Well, today, November 14th, is World Diabetes Day. For whatever reason, I was inspired to Google some new blogs and I was curious if I could find a few from people like me living with Type 1 diabetes. Well, I found more than a few!! I found hundreds. And I also happened to stumble upon the fact that today, November 14th, is World Diabetes Day.
Seeing all these people's blogs humbled me. I feel like I try damn hard to take care of my diabetes and be an example of compliance and control. Well, these people put me to shame. Some had A1C's higher than mine, some lower. But they put me to shame because they have a voice. They are speaking out to other diabetics. Shit! I feel downright lazy in comparison.
For those who know me well, I'm sure you've seen me get frustrated with my diabetes. But it's more than that. It's something I live with every moment of everyday. I can't even get hungry without thinking a thousand thoughts of "am I hungry enough for it to be worth eating?" or "is this snack worth taking a shot for" or "why am I hungry? what's my blood sugar?" This stupid disease is a mind-game, it totally gets in your head and messes with you. For example, my dilemma right now is I'm about to run out of syringes. I'm "not allowed" to get anymore for another week because my insurance won't let me refill more than once every 3 months. So with every shot I think, do I have enough needles? Should I throw this one away or save it and use it again? So this week, I'm resorting to using syringes multiple times before throwing them away in order to stretch my supply. Ever been given a shot with a dull needle? Not fun, my friends.

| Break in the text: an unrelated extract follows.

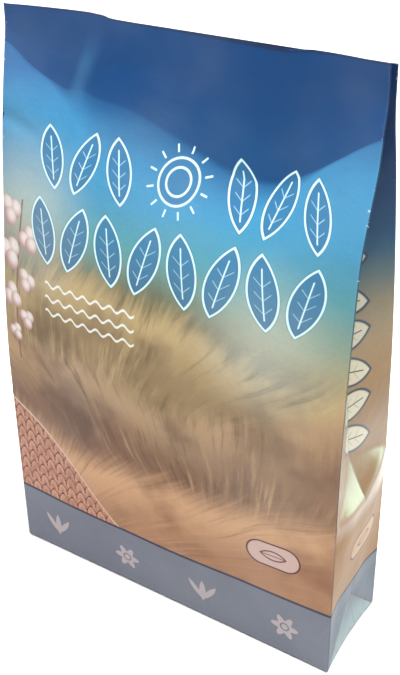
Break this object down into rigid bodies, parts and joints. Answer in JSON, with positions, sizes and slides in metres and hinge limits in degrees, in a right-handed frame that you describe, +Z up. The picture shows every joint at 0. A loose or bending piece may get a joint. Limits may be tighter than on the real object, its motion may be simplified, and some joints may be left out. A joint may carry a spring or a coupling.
{
  "type": "cat litter bag",
  "caption": "Sealed block-bottom paper bag of cat litter with side gussets, standing full, its top pinched flat and its printed panels bare of text.",
  "frame": {"origin": "middle of the footprint on the floor, under the bag", "axes": "+Z up the bag, +X towards the right gusset, -Y towards the front panel"},
  "size_m": [0.247, 0.0876, 0.3811],
  "materials": {
    "printed_paper": "satin"
  },
  "bodies": {
    "root": {"litter_bag": "printed_paper"}
  },
  "joints": []
}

But it's not about the shots. Everyone thinks it's the shots. The number 2 question I get is "how many shots do you take a day?" (The number 1 question I'm asked as a diabetic is "are you allowed to eat that?" That's about the most obnoxious thing and I hear it over and over and over again.) When I tell people the answer (which is 4 or 5 usually) they gasp, act pained and say they could never do that. Damn right they could. I hate when people say that, like I'm better or braver than them. I don't have a choice. And if they had diabetes, they wouldn't have a choice either and you better effing believe they would take shots, prick their fingers, get their blood drawn and do whatever they had to to stay healthy.
Anyway, my point is, the shots don't bother me. They bother everyone else but me (the one who actually takes them). What bothers me is the mind game this disease plays with my head. The symptoms of the highs and lows and never knowing when they will strike (at work is the worst, by the way). If I gave myself the shots and tested by blood sugar and did everything I do now and my health was always kosher (great blood sugars between 80 and 110, wonderful A1C under 6, no symptoms, no highs, no lows, no complications later in life) this disease would be a walk in the park.
But, no. Unlike other chronic diseases, the patient can do exactly what they are supposed to do and never know what their blood sugar will be, never be able to get their diabetes under control and never be able to predict what the future will bring. That's what sucks. I'm testing my blood sugar all the time and I feel like I'm constantly on top of my diabetes. My best A1C ever was 6.1. Usually I run mid-6's. But I want more. I'm sick of the giant swings in blood sugar and the headaches and jitters. But what else can I do other than just keep on keepin' on?
I'm so happy that today is World Diabetes Day. I hope people other than the diabetics in this world actually know about it and care about it. I'm also happy that this day has been recognized by the United Nations. But for me, November 14th doesn't go away. Every day is diabetes day. It follows me everywhere. For me, this isn't a cause. It's my life.